Und überhaupt, so Reiters Credo, könne die Spekulation in Betongold nur gestoppt werden, wenn die Renditen nicht mehr so hoch sind. So sollen etwa soziale Bindungen auf die Bauprojekte gelegt werden, auf dass Grund und Boden nicht mehr so teuer sei und Genossenschaften wieder stärker zum Zuge kommen, die dann bezahlbaren Wohnraum auch für den BMW-Arbeiter samt Familie schaffen könne.
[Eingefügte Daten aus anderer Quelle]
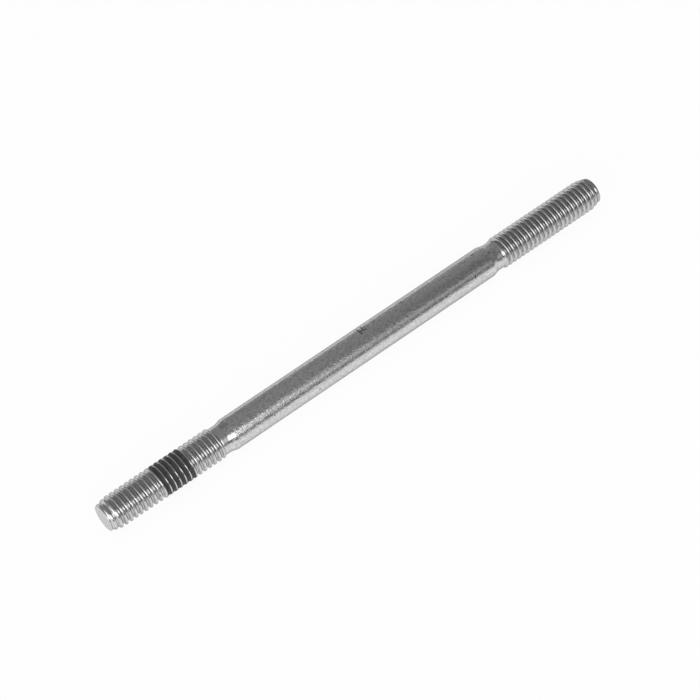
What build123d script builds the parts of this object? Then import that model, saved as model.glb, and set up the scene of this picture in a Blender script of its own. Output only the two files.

Und Reiter weiter: Die Gartenstädte werden unser Wohnungsbauproblem nicht lösen können.“
Rahmenpläne nur ein stumpfes Schwert?
In der anschließenden Diskussion ging es viel um die LBK und um die Frage, ob sie nun Speerspitze der Wertschöpfung ist und alles durchwinkt, was Bauträger in ihrem Streben nach Gewinnmaximierung einreichen („so viele §34-Fälle wie in München gibt es nirgends“, monierte ein Zuhörer), oder ob sie, wie Reiter meinte, eher etwas zögerlich bei höheren Bauten sei und im Referat auch keine Genehmigungswut vorherrsche. Ferner wurde diskutiert, ob die LBK professioneller arbeiten und Vorgaben besser kontrollieren müsse und ob sie nicht noch mehr Personal brauche, weil sie „untersteuert“ sei (von den 19 neuen Stellen ging wohl keine an die Gartenstadtbezirke).
Die angekündigten Rahmenpläne hielten viele Zuhörer für „ein stumpfes Schwert“, der Mut der Referenten sei „überschaubar“. Sie plädierten vielmehr dafür, dass die Stadt den hoheitlichen Akt des Aufstellens von Bebauungsplänen ausüben solle, gerade in Gegenden, die noch zu retten wären. Das wäre ein Werkzeug, um die Verdichtung etwas zu steuern.
Auch ging es um die generelle Frage, wie viel Wachstum München noch verträgt, wo in allen Vierteln die Infrastruktur, sei es im öffentlichen Nahverkehr, aber auch bei Schulen und Kinderbetreuungseinrichtungen, hinterherhinke, der Mittlere Ring gar keinen Verkehr mehr aufnehmen könne, und die Garmischer offensichtlich nicht mehr gewillt sind, München weiter das Wasser aus dem Loisachtal zu liefern, wenn der Entnahmevertrag ausläuft. Müsse da eine nochmalige Bewerbung für olympische Winterspiele sein? (Reiter: „diese Frage sollten die Bürger entscheiden“) Oder eine dritte Startbahn? (Reiter: Seit fünf Quartalen geht die Anzahl der Flugbewegungen zurück, so dass es „keiner 3. Startbahn bedarf“.)